Now, the user does not care about my considerations. All he wants is a clean uniform interface that is as simple to learn as possible. Having some functions as members and some as free-standing seems to break this uniformity. Furthermore, the choice of which function is member and which is free-standing may seem random to the user, who is unaware of the implementation details (i.e. the private members) of my class.

One answer even cites a language proposal related to this issue.

My question is: is it a good idea to always provide a free-standing wrapper function for each member function in order to present the user with a uniform interface consisting of free-standing functions only?

Best Answer

To directly answer the question you asked, I'd say the short answer is no: it's not necessarily worthwhile writing a wrapper for every member function, just to give a uniform interface.

That said, it can be worthwhile to do so if you have something that corresponds closely to a concept, that's defined entirely in terms of free functions, and by providing free-function wrappers, your class can model that concept. In this case, having those wrappers lets you use objects of that class with some set of templates that wouldn't otherwise work with them. The question at that point is whether those templates are likely to be useful with objects of this particular class. Even if the class happens to support the syntax necessary to model the concept, the operation(s) provided by those templates may not be useful with it--in which case, it's obviously pretty pointless.

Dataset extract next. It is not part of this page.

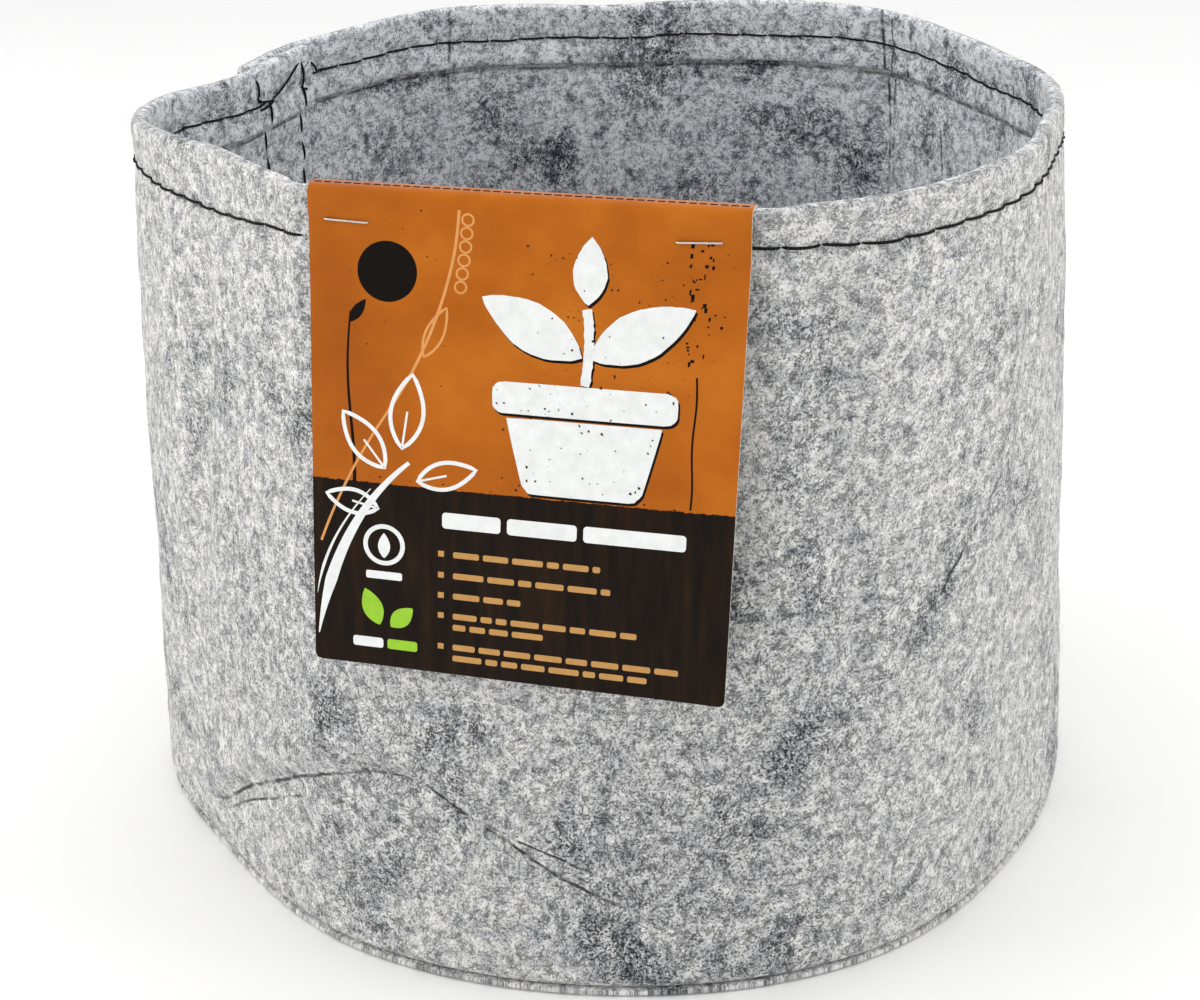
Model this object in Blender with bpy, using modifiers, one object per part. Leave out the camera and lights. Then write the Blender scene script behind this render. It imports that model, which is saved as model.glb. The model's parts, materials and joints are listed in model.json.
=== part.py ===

At least in my view, providing wrappers so x.f(y) can be called like f(x,y), just so the programmer doesn't need to pay attention to whether f is a free function or a member function is generally misplaced. Yes, in a completely ideal world where time wasn't constrained at all, it might be worth considering. Likewise, in a few cases a class might be used so widely and heavily that it's worth considering putting in the extra time to write the wrapper in the hope of its paying off in the long run by making everybody else's lives easier.

Unfortunately, I don't think either of these applies very often. Most of us have way too large of a backlog of problems that really need fixing to give it serious consideration, at least until we have solid, objective evidence that the investment will pay off, and fairly soon at that. Doing it just to fulfill a principle without a fairly solid assurance of real benefits would be difficult to justify (at best).